Sam was also overseeing his most autobiographical game yet, Bully. Developed by Rockstar Vancouver, the game followed the adventures of James “Jimmy” Hopkins, a troubled, bald, chubby new kid on a mission to survive a boarding school called Bullworth Academy. With his monogrammed school sweater and battles with teachers and preppies, Jimmy could have come straight out of St. Paul's. Jimmy wasn't the Bully of the title; he was an underdog warding off the bullies with a cheeky arsenal of stink bombs and potato guns. The game mashed up tropes from sources such as The Outsiders, The Catcher in the Rye, and Si
xteen Candles to create an archetypal high school setting. Just as GTA players had to ingratiate themselves with the mob, the yakuza, and the triads to advance, players of Bully had to win over the geeks, the jocks, and the preps.
Within Rockstar, however, the gang of developers weren't feeling so chummy anymore. After years as the self-proclaimed rebels of the industry, being treated like real outlaws didn't feel so hip. Employees hunched quietly at their desks in the office, tapping at their keys. The foosball table and the arcade games collected dust. Members of the public relations team were still twiddling their thumbs because Rockstar refused to discuss the scandal in detail with the press.

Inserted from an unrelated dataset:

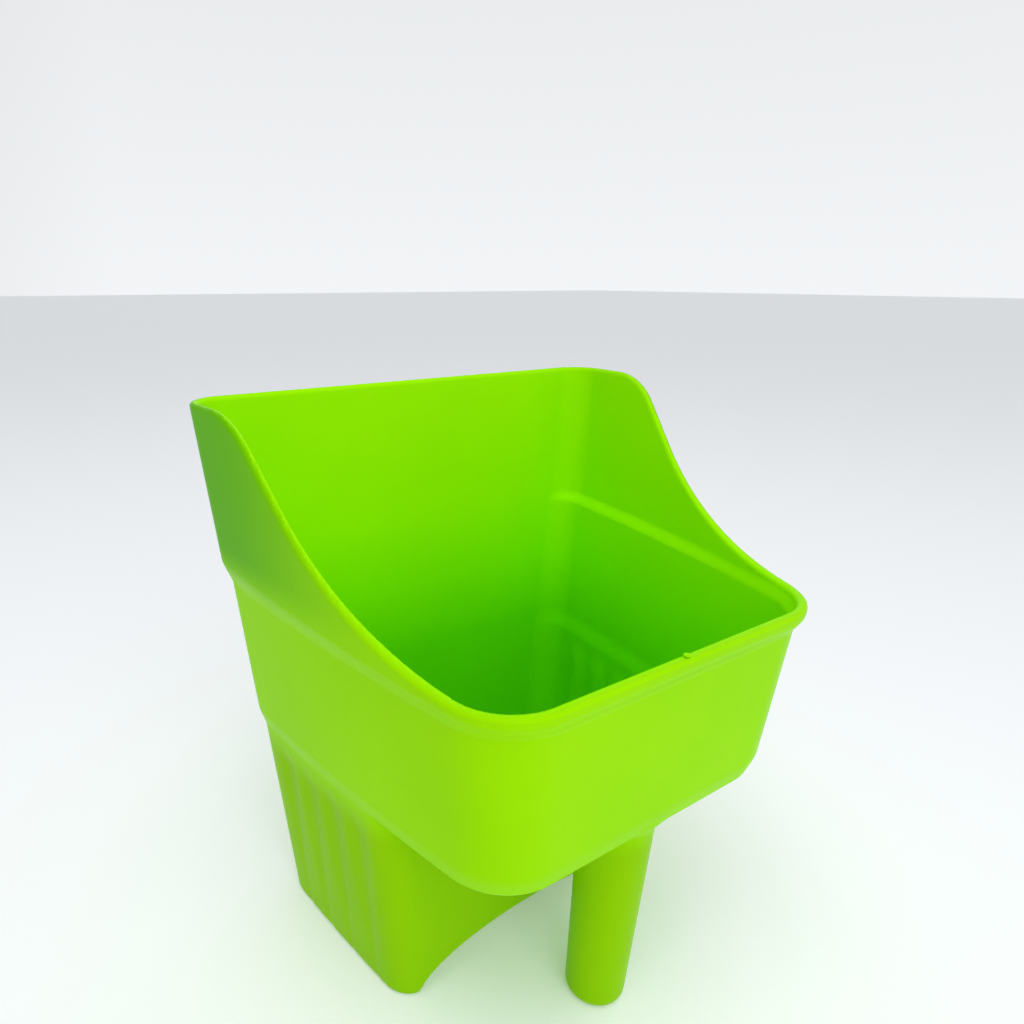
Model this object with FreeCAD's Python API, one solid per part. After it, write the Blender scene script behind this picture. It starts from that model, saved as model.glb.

To promote The Warriors, Dan agreed to talk with the New York Times but would not address Hot Coffee. “Certainly, it's frustrating when people don't wish to understand what you do and don't wish to learn,” Dan said. “Anyone who plays any of our games and wishes to criticize it, having played it, experienced it, and thought about it, they are, of course, welcome to do that. But when large numbers of people criticize something and haven't even done it, it's very frustrating. There's a large amount of the population that lives in relative ignorance and only hears scary stories about what we do.”